Structured object records:
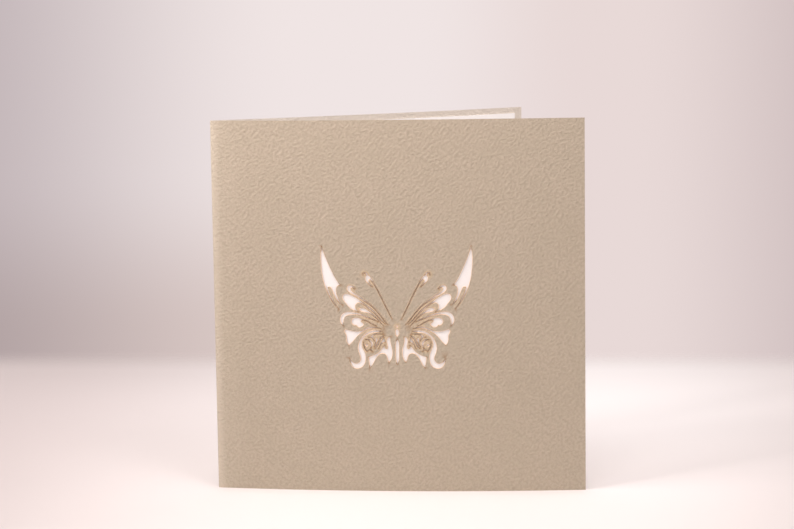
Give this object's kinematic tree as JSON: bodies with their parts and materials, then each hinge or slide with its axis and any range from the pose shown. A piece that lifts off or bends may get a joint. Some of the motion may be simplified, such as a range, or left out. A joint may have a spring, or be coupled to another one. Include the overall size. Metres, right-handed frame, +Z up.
{
  "type": "pop-up card",
  "caption": "Square folded greeting card standing slightly open, with a filigree butterfly window in its front over a white liner, and a paper butterfly held off both pages inside.",
  "frame": {"origin": "centre of the object's box in plan, on the surface that the card stands on", "axes": "+Z up along the fold; +X from the fold towards the free edges, along the chord of the front panel; +Y from the front panel towards the back panel"},
  "size_m": [0.1498, 0.0918, 0.15],
  "materials": {
    "cover_board": "matte felt-marked card",
    "liner_paper": "smooth matte",
    "popup_paper": "smooth matte",
    "strut_paper": "smooth matte"
  },
  "bodies": {
    "root": {"cover": "cover_board", "liner": "liner_paper", "popup_butterfly": "popup_paper", "inner_strut_front": "strut_paper", "inner_strut_back": "strut_paper", "outer_strut_front": "strut_paper", "outer_strut_back": "strut_paper"}
  },
  "joints": []
}
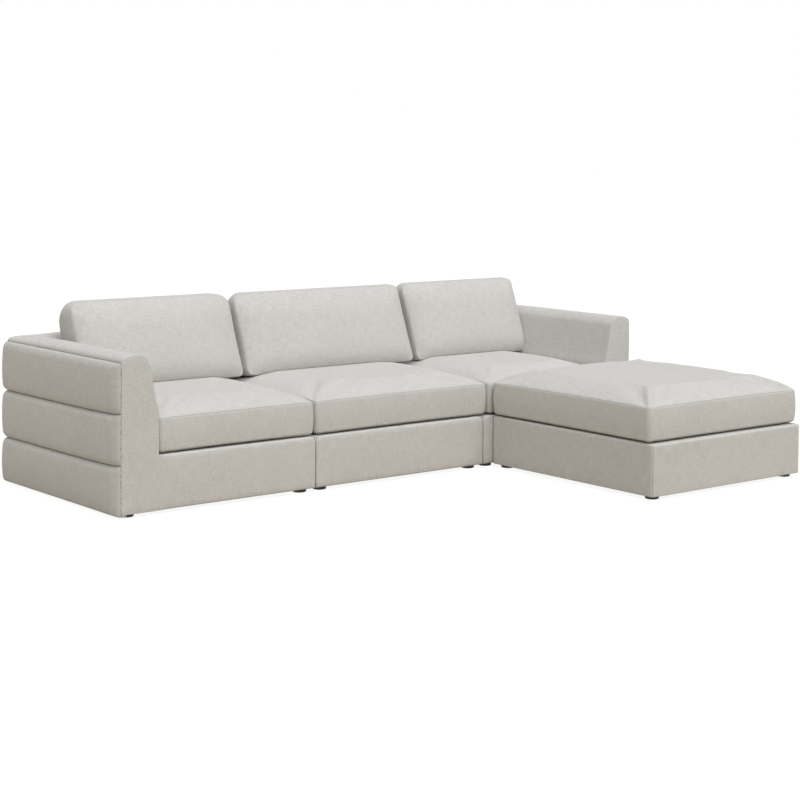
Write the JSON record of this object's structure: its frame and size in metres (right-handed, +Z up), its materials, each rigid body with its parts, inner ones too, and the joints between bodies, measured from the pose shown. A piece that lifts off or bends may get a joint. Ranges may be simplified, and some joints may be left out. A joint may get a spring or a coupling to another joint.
{
  "type": "sectional sofa",
  "caption": "Low modular sofa: a left and a right corner unit with an armless unit between, and a loose ottoman as the chaise; padded rolls round arms and back, loose cushions",
  "frame": {"origin": "under the middle of the whole sofa's bounding box, on the floor", "axes": "+X to the right as seen from the front, along the row of units; +Y to the back, so the sofa faces -Y; +Z up"},
  "size_m": [2.744, 1.893, 0.74],
  "materials": {
    "fabric": "pale oatmeal woven cloth with a fine heathered weave, matt",
    "timber": "planed softwood, unfinished",
    "strapping": "woven elastic webbing, matt",
    "dust_cloth": "thin black non-woven cloth, matt",
    "plastic": "moulded black plastic, satin",
    "steel": "plain pressed steel"
  },
  "bodies": {
    "middle_unit": {"middle_frame": "timber", "middle_webbing": "strapping", "middle_deck_pad": "fabric", "middle_dust_cover": "dust_cloth", "middle_front_cover": "fabric", "middle_inner_cover": "fabric", "middle_lower_roll": "fabric", "middle_middle_roll": "fabric", "middle_upper_roll": "fabric", "middle_foot_left_front": "plastic", "middle_foot_left_rear": "plastic", "middle_foot_right_front": "plastic", "middle_foot_right_rear": "plastic", "left_connector_sleeve": "steel", "right_connector_tongue": "steel"},
    "left_unit": {"left_frame": "timber", "left_webbing": "strapping", "left_deck_pad": "fabric", "left_dust_cover": "dust_cloth", "left_front_cover": "fabric", "left_inner_cover": "fabric", "left_lower_roll": "fabric", "left_middle_roll": "fabric", "left_upper_roll": "fabric", "left_foot_outer_front": "plastic", "left_foot_outer_rear": "plastic", "left_foot_inner_front": "plastic", "left_foot_inner_rear": "plastic", "left_connector_tongue": "steel"},
    "right_unit": {"right_frame": "timber", "right_webbing": "strapping", "right_deck_pad": "fabric", "right_dust_cover": "dust_cloth", "right_front_cover": "fabric", "right_inner_cover": "fabric", "right_lower_roll": "fabric", "right_middle_roll": "fabric", "right_upper_roll": "fabric", "right_foot_outer_front": "plastic", "right_foot_outer_rear": "plastic", "right_foot_inner_front": "plastic", "right_foot_inner_rear": "plastic", "right_connector_sleeve": "steel"},
    "ottoman": {"ottoman_frame": "timber", "ottoman_webbing": "strapping", "ottoman_deck_pad": "fabric", "ottoman_dust_cover": "dust_cloth", "ottoman_cover": "fabric", "ottoman_foot_left_front": "plastic", "ottoman_foot_left_rear": "plastic", "ottoman_foot_right_front": "plastic", "ottoman_foot_right_rear": "plastic"},
    "left_seat": {"left_seat_cushion": "fabric"},
    "middle_seat": {"middle_seat_cushion": "fabric"},
    "right_seat": {"right_seat_cushion": "fabric"},
    "ottoman_seat": {"ottoman_cushion": "fabric"},
    "left_back": {"left_back_cushion": "fabric"},
    "middle_back": {"middle_back_cushion": "fabric"},
    "right_back": {"right_back_cushion": "fabric"}
  },
  "joints": [
    {"name": "left_unit_apart", "type": "slide", "parent": "middle_unit", "child": "left_unit", "axis": [-1, 0, 0], "range_m": [0, 0.3]},
    {"name": "right_unit_apart", "type": "slide", "parent": "middle_unit", "child": "right_unit", "axis": [1, 0, 0], "range_m": [0, 0.3]},
    {"name": "ottoman_away", "type": "slide", "parent": "middle_unit", "child": "ottoman", "axis": [0, -1, 0], "range_m": [0, 0.6]},
    {"name": "left_seat_lift", "type": "slide", "parent": "left_unit", "child": "left_seat", "axis": [0, 0, 1], "range_m": [0, 0.55]},
    {"name": "middle_seat_lift", "type": "slide", "parent": "middle_unit", "child": "middle_seat", "axis": [0, 0, 1], "range_m": [0, 0.55]},
    {"name": "right_seat_lift", "type": "slide", "parent": "right_unit", "child": "right_seat", "axis": [0, 0, 1], "range_m": [0, 0.55]},
    {"name": "ottoman_seat_lift", "type": "slide", "parent": "ottoman", "child": "ottoman_seat", "axis": [0, 0, 1], "range_m": [0, 0.55]},
    {"name": "left_back_lift", "type": "slide", "parent": "left_seat", "child": "left_back", "axis": [0, 0, 1], "range_m": [0, 0.36]},
    {"name": "middle_back_lift", "type": "slide", "parent": "middle_seat", "child": "middle_back", "axis": [0, 0, 1], "range_m": [0, 0.36]},
    {"name": "right_back_lift", "type": "slide", "parent": "right_seat", "child": "right_back", "axis": [0, 0, 1], "range_m": [0, 0.36]}
  ]
}
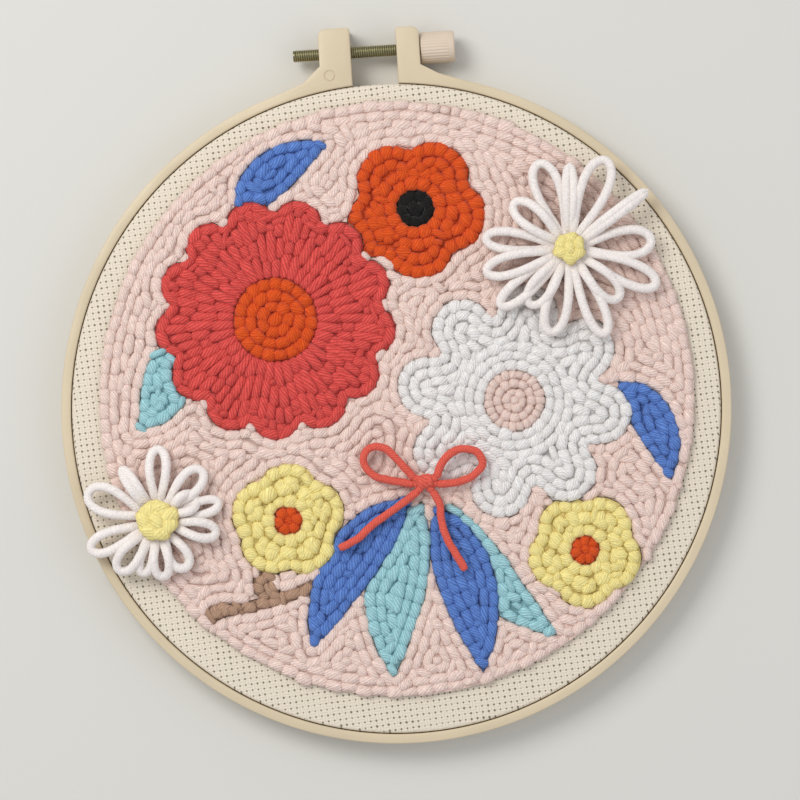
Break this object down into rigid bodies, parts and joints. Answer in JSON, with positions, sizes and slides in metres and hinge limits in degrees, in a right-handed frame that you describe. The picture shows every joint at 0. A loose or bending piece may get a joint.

**SHORT PROBLEM:** Give back the whole listing exactly as it reads.

**FULL ANSWER:**
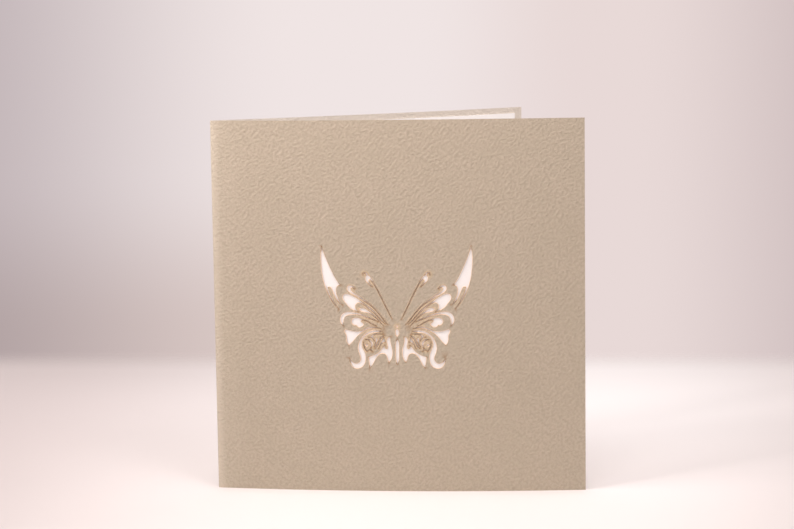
Give this object's kinematic tree as JSON: bodies with their parts and materials, then each hinge or slide with its axis and any range from the pose shown. A piece that lifts off or bends may get a joint. Some of the motion may be simplified, such as a range, or left out. A joint may have a spring, or be coupled to another one. Include the overall size. Metres, right-handed frame, +Z up.
{
  "type": "pop-up card",
  "caption": "Square folded greeting card standing slightly open, with a filigree butterfly window in its front over a white liner, and a paper butterfly held off both pages inside.",
  "frame": {"origin": "centre of the object's box in plan, on the surface that the card stands on", "axes": "+Z up along the fold; +X from the fold towards the free edges, along the chord of the front panel; +Y from the front panel towards the back panel"},
  "size_m": [0.1498, 0.0918, 0.15],
  "materials": {
    "cover_board": "matte felt-marked card",
    "liner_paper": "smooth matte",
    "popup_paper": "smooth matte",
    "strut_paper": "smooth matte"
  },
  "bodies": {
    "root": {"cover": "cover_board", "liner": "liner_paper", "popup_butterfly": "popup_paper", "inner_strut_front": "strut_paper", "inner_strut_back": "strut_paper", "outer_strut_front": "strut_paper", "outer_strut_back": "strut_paper"}
  },
  "joints": []
}
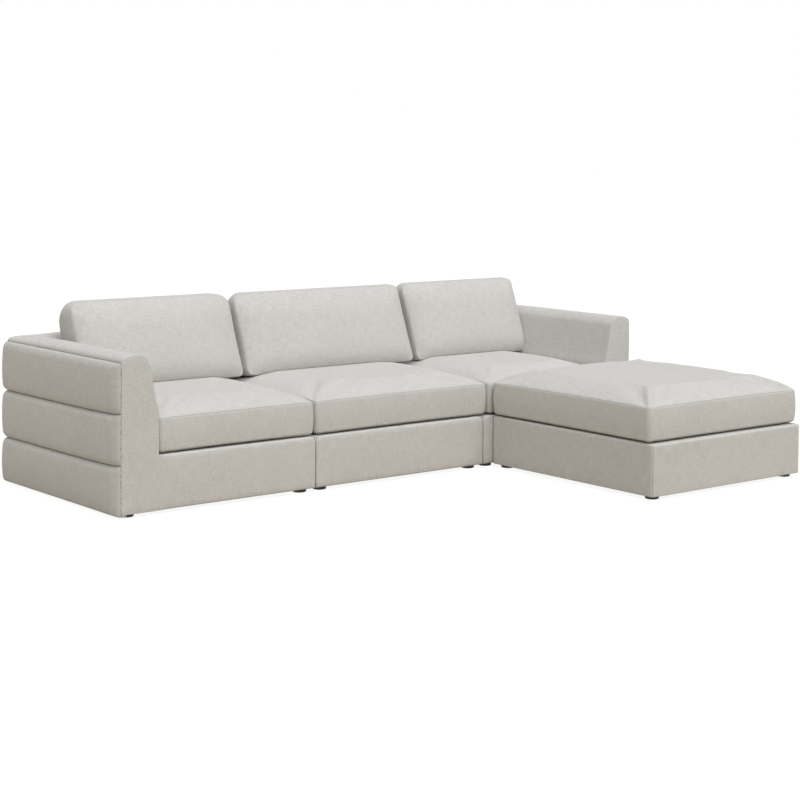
Write the JSON record of this object's structure: its frame and size in metres (right-handed, +Z up), its materials, each rigid body with its parts, inner ones too, and the joints between bodies, measured from the pose shown. A piece that lifts off or bends may get a joint. Ranges may be simplified, and some joints may be left out. A joint may get a spring or a coupling to another joint.
{
  "type": "sectional sofa",
  "caption": "Low modular sofa: a left and a right corner unit with an armless unit between, and a loose ottoman as the chaise; padded rolls round arms and back, loose cushions",
  "frame": {"origin": "under the middle of the whole sofa's bounding box, on the floor", "axes": "+X to the right as seen from the front, along the row of units; +Y to the back, so the sofa faces -Y; +Z up"},
  "size_m": [2.744, 1.893, 0.74],
  "materials": {
    "fabric": "pale oatmeal woven cloth with a fine heathered weave, matt",
    "timber": "planed softwood, unfinished",
    "strapping": "woven elastic webbing, matt",
    "dust_cloth": "thin black non-woven cloth, matt",
    "plastic": "moulded black plastic, satin",
    "steel": "plain pressed steel"
  },
  "bodies": {
    "middle_unit": {"middle_frame": "timber", "middle_webbing": "strapping", "middle_deck_pad": "fabric", "middle_dust_cover": "dust_cloth", "middle_front_cover": "fabric", "middle_inner_cover": "fabric", "middle_lower_roll": "fabric", "middle_middle_roll": "fabric", "middle_upper_roll": "fabric", "middle_foot_left_front": "plastic", "middle_foot_left_rear": "plastic", "middle_foot_right_front": "plastic", "middle_foot_right_rear": "plastic", "left_connector_sleeve": "steel", "right_connector_tongue": "steel"},
    "left_unit": {"left_frame": "timber", "left_webbing": "strapping", "left_deck_pad": "fabric", "left_dust_cover": "dust_cloth", "left_front_cover": "fabric", "left_inner_cover": "fabric", "left_lower_roll": "fabric", "left_middle_roll": "fabric", "left_upper_roll": "fabric", "left_foot_outer_front": "plastic", "left_foot_outer_rear": "plastic", "left_foot_inner_front": "plastic", "left_foot_inner_rear": "plastic", "left_connector_tongue": "steel"},
    "right_unit": {"right_frame": "timber", "right_webbing": "strapping", "right_deck_pad": "fabric", "right_dust_cover": "dust_cloth", "right_front_cover": "fabric", "right_inner_cover": "fabric", "right_lower_roll": "fabric", "right_middle_roll": "fabric", "right_upper_roll": "fabric", "right_foot_outer_front": "plastic", "right_foot_outer_rear": "plastic", "right_foot_inner_front": "plastic", "right_foot_inner_rear": "plastic", "right_connector_sleeve": "steel"},
    "ottoman": {"ottoman_frame": "timber", "ottoman_webbing": "strapping", "ottoman_deck_pad": "fabric", "ottoman_dust_cover": "dust_cloth", "ottoman_cover": "fabric", "ottoman_foot_left_front": "plastic", "ottoman_foot_left_rear": "plastic", "ottoman_foot_right_front": "plastic", "ottoman_foot_right_rear": "plastic"},
    "left_seat": {"left_seat_cushion": "fabric"},
    "middle_seat": {"middle_seat_cushion": "fabric"},
    "right_seat": {"right_seat_cushion": "fabric"},
    "ottoman_seat": {"ottoman_cushion": "fabric"},
    "left_back": {"left_back_cushion": "fabric"},
    "middle_back": {"middle_back_cushion": "fabric"},
    "right_back": {"right_back_cushion": "fabric"}
  },
  "joints": [
    {"name": "left_unit_apart", "type": "slide", "parent": "middle_unit", "child": "left_unit", "axis": [-1, 0, 0], "range_m": [0, 0.3]},
    {"name": "right_unit_apart", "type": "slide", "parent": "middle_unit", "child": "right_unit", "axis": [1, 0, 0], "range_m": [0, 0.3]},
    {"name": "ottoman_away", "type": "slide", "parent": "middle_unit", "child": "ottoman", "axis": [0, -1, 0], "range_m": [0, 0.6]},
    {"name": "left_seat_lift", "type": "slide", "parent": "left_unit", "child": "left_seat", "axis": [0, 0, 1], "range_m": [0, 0.55]},
    {"name": "middle_seat_lift", "type": "slide", "parent": "middle_unit", "child": "middle_seat", "axis": [0, 0, 1], "range_m": [0, 0.55]},
    {"name": "right_seat_lift", "type": "slide", "parent": "right_unit", "child": "right_seat", "axis": [0, 0, 1], "range_m": [0, 0.55]},
    {"name": "ottoman_seat_lift", "type": "slide", "parent": "ottoman", "child": "ottoman_seat", "axis": [0, 0, 1], "range_m": [0, 0.55]},
    {"name": "left_back_lift", "type": "slide", "parent": "left_seat", "child": "left_back", "axis": [0, 0, 1], "range_m": [0, 0.36]},
    {"name": "middle_back_lift", "type": "slide", "parent": "middle_seat", "child": "middle_back", "axis": [0, 0, 1], "range_m": [0, 0.36]},
    {"name": "right_back_lift", "type": "slide", "parent": "right_seat", "child": "right_back", "axis": [0, 0, 1], "range_m": [0, 0.36]}
  ]
}
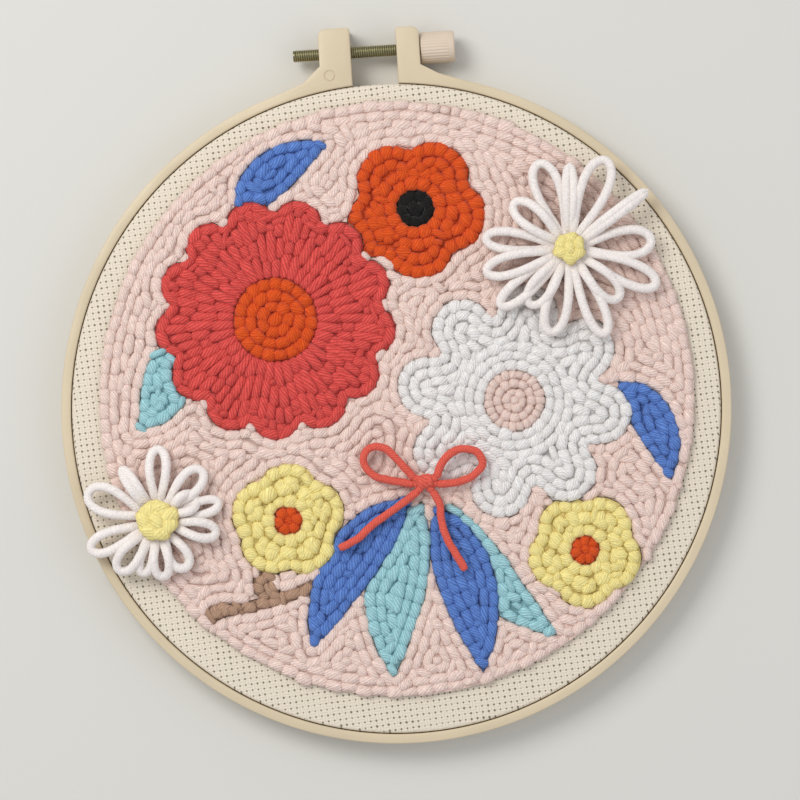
Break this object down into rigid bodies, parts and joints. Answer in JSON, with positions, sizes and slides in metres and hinge limits in degrees, in a right-handed frame that you describe. The picture shows every joint at 0. A loose or bending piece may get a joint.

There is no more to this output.